Hiking… Much more than what’s beneath your boots

Discoveries

You’re right, I’ve been writing about my hikes since 1998 and I don’t think I ever tried to define what hiking is for me.

First, it is not exercise. It is not really a social outing. It’s not always exploration.

It is escape from everyday chores and concerns. It is discovery – both of things inside myself and things "out there." It is always spiritual and it sometimes is religious.

In a sense, I hike to grow. I learn new things, I see new things, I sense new things, I touch and smell new things, I stretch my awareness of things and the interconnectiveness of things, and I draw closer to the consciousness that created all things. I don’t just walk.

Since I arrived in Sequim in 1997, I’ve hiked with a lot of folks and I’ve hiked alone. The older I get, the more sense it makes to me to hike with someone else. It’s somehow unfulfilling to see a wonderful view or a magnificent tree, flower or animal and not have someone to share the experience.

It’s also a lot safer to hike with someone else.

So, I guess there is a social aspect to hiking – but that doesn’t imply that there has to be a lot of talk. Hiking for me is mainly about listening.

Birds sing or scream; there is almost always sound, moving water or air rattling leaves; there are squirrels, marmots, owls, chipmunks and sometimes something larger moving through the forest. The sound of nothing to me equates to the sound of the first snow.

Your eyes are never quiet or resting as you hike. You have to watch where you are going and what your feet are about to encounter; you have to see what is around you and what is not around you.

Enter the emptiness

I have an innate fear of emptiness. When I sense nothing beside me, I am nervous. Trails that cling to mountainsides offer wonderful views, but they threaten me. If I fall, I want to fall against something.

That is one of the reasons that I love rock. Sure, it’s great to be on a peak and to be surrounded by God’s creation, but I love the feel of rock beneath my feet.

There’s something else about rock that I love. Rock is old. Rock puts my life and my being in perspective. The rock I lean against is millions of years old.

I grew up where mountains were worn down to less than half the size that they once were. Time and weather had whittled them down.

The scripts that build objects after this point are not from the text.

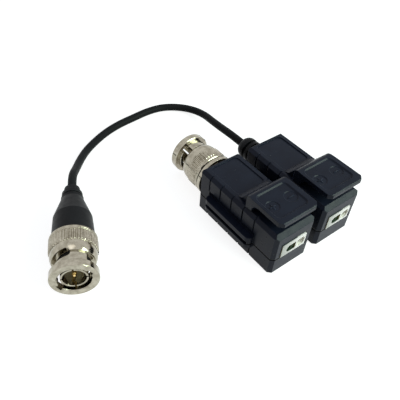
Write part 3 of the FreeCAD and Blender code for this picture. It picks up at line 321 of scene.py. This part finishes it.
def make_finishes():
    """One material for each of the record's slots."""
    black = (0.0066, 0.0086, 0.0172)
    black_light = (0.0095, 0.0126, 0.024)
    rubber = (0.0045, 0.0048, 0.006)
    rubber_light = (0.0075, 0.008, 0.0098)
    nickel = (0.45, 0.42, 0.345)
    nickel_dull = (0.26, 0.235, 0.18)
    return {
        "housing_plastic": moulded_plastic("housing_plastic", black, black_light,
                                           seam=PARTING_HEIGHT),
        "lever_plastic": moulded_plastic("lever_plastic", black, black_light, (0.25, 0.35),
                                         edge=0.2),
        "terminal_plastic": terminal_plastic("terminal_plastic"),
        "spring_steel": plated_metal("spring_steel", (0.62, 0.62, 0.6), (0.5, 0.5, 0.48)),
        "contact_brass": plated_metal("contact_brass", (0.8, 0.74, 0.55), (0.66, 0.58, 0.38)),
        "board_laminate": board_laminate("board_laminate"),
        "ferrite": ceramic("ferrite", (0.04, 0.04, 0.045), 0.55),
        "copper_wire": wound_copper("copper_wire"),
        "chip_plastic": ceramic("chip_plastic", (0.02, 0.02, 0.02), 0.4),
        "chip_ceramic": ceramic("chip_ceramic", (0.5, 0.36, 0.2), 0.45),
        "lead_insulation": cord_rubber("lead_insulation", (0.5, 0.03, 0.02), (0.62, 0.05, 0.03)),
        "lead_insulation_dark": cord_rubber("lead_insulation_dark", black, black_light),
        "nickel": plated_metal("nickel", nickel, nickel_dull),
        "insulator_plastic": ceramic("insulator_plastic", (0.72, 0.7, 0.6), 0.35),
        "gold_pin": plated_metal("gold_pin", (0.95, 0.72, 0.34), (0.84, 0.58, 0.24), (0.14, 0.26),
                                 0.08),
        "gasket_rubber": cord_rubber("gasket_rubber", (0.02, 0.02, 0.02), (0.03, 0.03, 0.03)),
        "boot_rubber": cord_rubber("boot_rubber", rubber, rubber_light),
        "cord_sheath": cord_rubber("cord_sheath", (0.011, 0.0112, 0.0125), (0.014, 0.0142, 0.0155),
                                   (0.34, 0.46), 0.03),
    }


def dress_nodes(frame, finishes):
    """Give every CAD node the finish of its slot."""
    for part in frame["record"]["subparts"]:
        paint(frame["nodes"][part["node"]], finishes[part["material_slot"]])


def paint(item, material):
    item.data.materials.clear()
    item.data.materials.append(material)


# Camera and cord

def make_camera():
    """The camera that the photograph was fitted to."""
    azimuth, elevation, roll = (math.radians(angle) for angle in
                                (CAMERA_AZIMUTH, CAMERA_ELEVATION, CAMERA_ROLL))
    back = Vector((math.sin(azimuth) * math.cos(elevation),
                   -math.cos(azimuth) * math.cos(elevation), math.sin(elevation)))
    level = Vector((math.cos(azimuth), math.sin(azimuth), 0))
    upright = back.cross(level)
    across = level * math.cos(roll) + upright * math.sin(roll)
    upward = upright * math.cos(roll) - level * math.sin(roll)
    data = bpy.data.cameras.new("camera")
    data.sensor_width = SENSOR_WIDTH
    data.lens = SENSOR_WIDTH * FOCAL_PIXELS / PHOTO_WIDTH
    data.shift_x = (PHOTO_WIDTH / 2 - PICTURE_CENTRE[0]) / PHOTO_WIDTH
    data.shift_y = (PICTURE_CENTRE[1] - PHOTO_WIDTH / 2) / PHOTO_WIDTH
    data.clip_start = 0.002
    data.clip_end = 20
    camera = bpy.data.objects.new("camera", data)
    bpy.context.scene.collection.objects.link(camera)
    turn = Matrix((across, upward, back)).transposed().to_4x4()
    camera.matrix_world = Matrix.Translation(Vector(CAMERA_PLACE) * MM) @ turn
    bpy.context.scene.camera = camera


def make_cord(finishes):
    """The cable, as one smooth tube along its route."""
    curve = bpy.data.curves.new("cable", "CURVE")
    curve.dimensions = "3D"
    curve.bevel_depth = CORD_DIAMETER / 2 * MM
    curve.bevel_resolution = 8
    curve.resolution_u = 16
    curve.use_fill_caps = True
    spline = curve.splines.new("NURBS")
    spline.points.add(len(CORD_POINTS) - 1)
    for point, place in zip(spline.points, CORD_POINTS):
        point.co = (Vector(place) * MM).to_4d()
    spline.order_u = 3
    spline.use_endpoint_u = True
    cable = bpy.data.objects.new("cable", curve)
    bpy.context.scene.collection.objects.link(cable)
    curve.materials.append(finishes["cord_sheath"])
    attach(cable, "joined_units")
    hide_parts("cord")


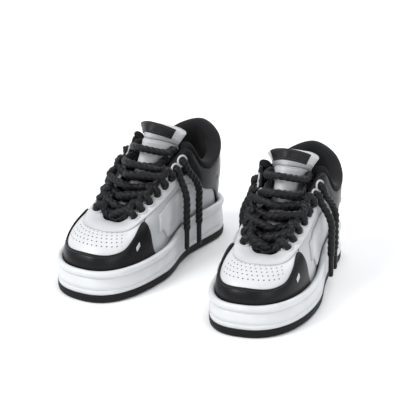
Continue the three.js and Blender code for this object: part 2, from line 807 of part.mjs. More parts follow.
// Turns a geometry's faces over, as a mirror image needs.
function turnedOver(geometry) {
  const g = geometry.index ? geometry.toNonIndexed() : geometry.clone();
  const p = g.attributes.position;
  for (let i = 0; i < p.count; i += 3) {
    const [x, y, z] = [p.getX(i), p.getY(i), p.getZ(i)];
    p.setXYZ(i, p.getX(i + 1), p.getY(i + 1), p.getZ(i + 1));
    p.setXYZ(i + 1, x, y, z);
  }
  return g;
}

function placed(geometry, side) {
  const bare = new THREE.BufferGeometry();
  const source = geometry.index ? geometry.toNonIndexed() : geometry;
  bare.setAttribute("position", source.attributes.position.clone());
  if (side < 0) bare.scale(-1, 1, 1);
  bare.rotateZ((side * TOE_OUT_DEGREES * Math.PI) / 180);
  bare.translate((side * SHOE_SPACING) / 2, (-side * LEFT_SHOE_LEAD) / 2, 0);
  return side < 0 ? turnedOver(bare) : bare;
}

const pair = new THREE.Group();
pair.name = "cheer_shoes";
const pieces = shoePieces();
for (const [side, foot] of [
  [-1, "right"],
  [1, "left"],
])
  for (const [piece, geometry] of Object.entries(pieces)) {
    const mesh = new THREE.Mesh(placed(geometry, side), finish(piece));
    mesh.name = `${foot}_${piece}`;
    pair.add(mesh);
  }

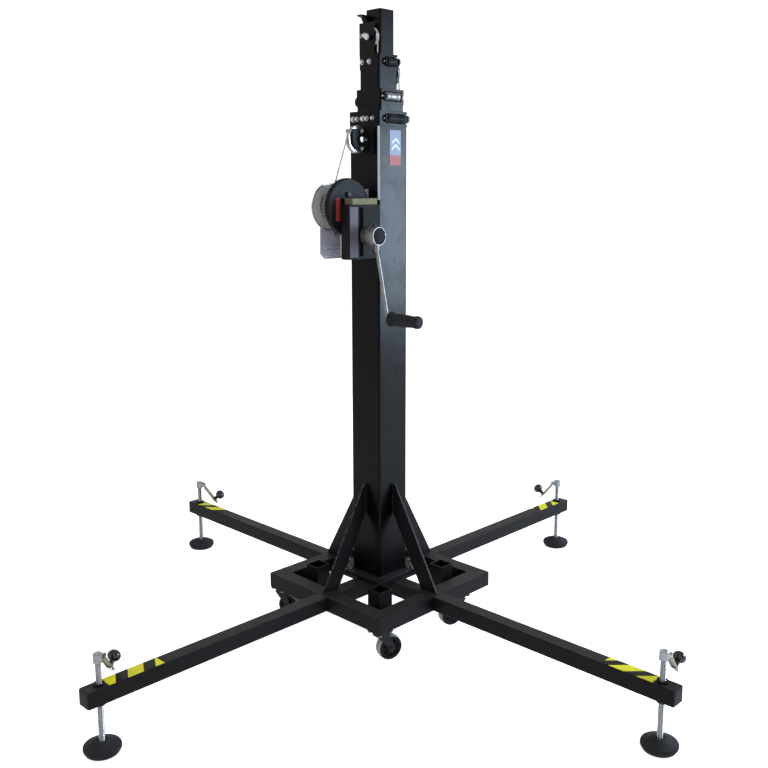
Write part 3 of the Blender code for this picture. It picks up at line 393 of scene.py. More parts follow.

The mountains here are younger and newer, but they, too, have been forced upward by hard-to-imagine forces and worn down by simple things like wind and water.

These rocks are not just here. They have been put here. That gets my attention. These rocks have history just as I do.

When you hike, you begin to sense the magic of creation and the fact that this creation is not new. You walk through 1,000-year-old trees, million-year-old rock and, for me, it’s very difficult to simply write all of this off as an accident.

Hiking puts things into wholes for me. In nature, it is relatively easy to see that everything that happens is related to every other thing. Nothing causes its own birth or destruction, with the possible exception of man, and I can’t see how we can be so unconnected.

Creation and Creator

So, hiking is some metaphysical gift given to a few strange folks to help them understand that they are not alone. I hike because I sense a unity with the rest of creation and sense some small responsibility to try to draw closer to my Creator through attention to creation.

I know my understanding always will be imperfect. It’s the imperfections that give me hope, though. If I had to be perfect, I know that I would fail. I’m too lazy to be perfect.

Heck. When I get tired of walking, I’ve been known to lie down in the wildflowers beside the trail and take a nap. I’m sure that someone will pass by and wake me up.

It’s another reason not to hike alone.